Begin

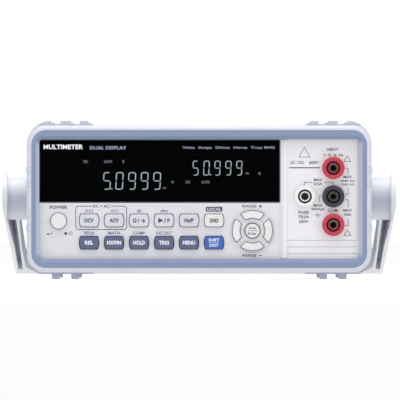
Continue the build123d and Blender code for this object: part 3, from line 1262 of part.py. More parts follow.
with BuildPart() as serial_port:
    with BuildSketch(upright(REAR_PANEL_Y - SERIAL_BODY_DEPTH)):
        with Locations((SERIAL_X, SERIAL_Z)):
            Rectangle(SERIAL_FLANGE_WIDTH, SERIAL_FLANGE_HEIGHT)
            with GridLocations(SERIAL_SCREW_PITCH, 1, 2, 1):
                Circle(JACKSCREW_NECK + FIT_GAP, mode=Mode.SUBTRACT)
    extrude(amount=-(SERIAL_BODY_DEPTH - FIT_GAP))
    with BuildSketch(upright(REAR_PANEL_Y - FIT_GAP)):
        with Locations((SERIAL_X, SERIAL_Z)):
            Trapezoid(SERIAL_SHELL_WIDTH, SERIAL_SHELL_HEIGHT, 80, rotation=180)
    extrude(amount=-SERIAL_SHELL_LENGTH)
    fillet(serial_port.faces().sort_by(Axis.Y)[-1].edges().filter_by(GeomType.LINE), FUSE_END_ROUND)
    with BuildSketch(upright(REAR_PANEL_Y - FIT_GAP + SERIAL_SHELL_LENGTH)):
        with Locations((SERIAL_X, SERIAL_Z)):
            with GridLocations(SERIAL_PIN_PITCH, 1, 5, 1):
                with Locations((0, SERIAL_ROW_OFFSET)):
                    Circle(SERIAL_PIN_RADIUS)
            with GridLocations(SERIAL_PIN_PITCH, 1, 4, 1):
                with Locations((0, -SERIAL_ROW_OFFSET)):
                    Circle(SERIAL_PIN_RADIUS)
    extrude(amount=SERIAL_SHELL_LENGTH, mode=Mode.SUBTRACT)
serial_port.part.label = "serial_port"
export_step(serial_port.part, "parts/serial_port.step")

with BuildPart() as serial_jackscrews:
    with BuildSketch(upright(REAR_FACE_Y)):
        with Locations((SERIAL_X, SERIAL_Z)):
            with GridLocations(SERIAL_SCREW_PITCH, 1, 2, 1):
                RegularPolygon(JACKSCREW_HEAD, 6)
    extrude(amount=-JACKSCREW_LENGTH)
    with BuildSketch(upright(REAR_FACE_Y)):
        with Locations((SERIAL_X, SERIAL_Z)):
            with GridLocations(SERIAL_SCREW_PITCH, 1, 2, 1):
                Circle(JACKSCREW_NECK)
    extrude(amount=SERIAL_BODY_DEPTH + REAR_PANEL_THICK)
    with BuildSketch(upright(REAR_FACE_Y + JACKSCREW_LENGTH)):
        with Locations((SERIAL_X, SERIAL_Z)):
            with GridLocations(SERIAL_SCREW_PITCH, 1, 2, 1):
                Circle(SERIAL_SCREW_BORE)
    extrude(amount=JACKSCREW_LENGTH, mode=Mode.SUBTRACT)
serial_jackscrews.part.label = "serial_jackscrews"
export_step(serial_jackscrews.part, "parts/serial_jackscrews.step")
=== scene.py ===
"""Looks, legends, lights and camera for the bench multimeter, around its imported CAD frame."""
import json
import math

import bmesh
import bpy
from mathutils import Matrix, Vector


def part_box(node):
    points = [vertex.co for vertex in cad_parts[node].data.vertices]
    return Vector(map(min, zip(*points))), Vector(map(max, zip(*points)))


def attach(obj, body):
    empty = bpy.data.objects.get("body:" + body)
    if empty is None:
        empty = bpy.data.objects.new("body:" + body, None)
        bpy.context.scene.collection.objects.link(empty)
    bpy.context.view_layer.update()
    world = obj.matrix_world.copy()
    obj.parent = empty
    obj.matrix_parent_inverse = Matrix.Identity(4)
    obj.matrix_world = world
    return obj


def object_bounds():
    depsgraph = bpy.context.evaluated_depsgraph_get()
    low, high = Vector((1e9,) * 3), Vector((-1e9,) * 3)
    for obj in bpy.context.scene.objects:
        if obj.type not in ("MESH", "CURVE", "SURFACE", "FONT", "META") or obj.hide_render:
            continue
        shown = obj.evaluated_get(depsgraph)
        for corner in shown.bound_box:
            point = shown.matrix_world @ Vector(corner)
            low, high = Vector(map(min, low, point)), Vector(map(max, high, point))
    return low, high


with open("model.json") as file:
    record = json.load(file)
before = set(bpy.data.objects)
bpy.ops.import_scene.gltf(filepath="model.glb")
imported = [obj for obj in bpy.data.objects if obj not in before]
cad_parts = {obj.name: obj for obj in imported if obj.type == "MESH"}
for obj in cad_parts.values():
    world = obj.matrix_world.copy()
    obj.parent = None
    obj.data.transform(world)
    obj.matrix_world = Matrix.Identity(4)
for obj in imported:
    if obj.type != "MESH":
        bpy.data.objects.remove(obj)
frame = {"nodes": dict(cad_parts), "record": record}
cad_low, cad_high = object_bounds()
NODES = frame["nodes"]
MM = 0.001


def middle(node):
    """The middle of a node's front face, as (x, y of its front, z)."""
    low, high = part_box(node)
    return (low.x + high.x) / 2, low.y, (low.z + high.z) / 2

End

Go through the material above and output exactly the lines from the one containing "with BuildSketch(upright(REAR_FACE_Y +" through the one containing "shown = obj.evaluated_get(depsgraph)".

    with BuildSketch(upright(REAR_FACE_Y + JACKSCREW_LENGTH)):
        with Locations((SERIAL_X, SERIAL_Z)):
            with GridLocations(SERIAL_SCREW_PITCH, 1, 2, 1):
                Circle(SERIAL_SCREW_BORE)
    extrude(amount=JACKSCREW_LENGTH, mode=Mode.SUBTRACT)
serial_jackscrews.part.label = "serial_jackscrews"
export_step(serial_jackscrews.part, "parts/serial_jackscrews.step")
=== scene.py ===
"""Looks, legends, lights and camera for the bench multimeter, around its imported CAD frame."""
import json
import math

import bmesh
import bpy
from mathutils import Matrix, Vector


def part_box(node):
    points = [vertex.co for vertex in cad_parts[node].data.vertices]
    return Vector(map(min, zip(*points))), Vector(map(max, zip(*points)))


def attach(obj, body):
    empty = bpy.data.objects.get("body:" + body)
    if empty is None:
        empty = bpy.data.objects.new("body:" + body, None)
        bpy.context.scene.collection.objects.link(empty)
    bpy.context.view_layer.update()
    world = obj.matrix_world.copy()
    obj.parent = empty
    obj.matrix_parent_inverse = Matrix.Identity(4)
    obj.matrix_world = world
    return obj


def object_bounds():
    depsgraph = bpy.context.evaluated_depsgraph_get()
    low, high = Vector((1e9,) * 3), Vector((-1e9,) * 3)
    for obj in bpy.context.scene.objects:
        if obj.type not in ("MESH", "CURVE", "SURFACE", "FONT", "META") or obj.hide_render:
            continue
        shown = obj.evaluated_get(depsgraph)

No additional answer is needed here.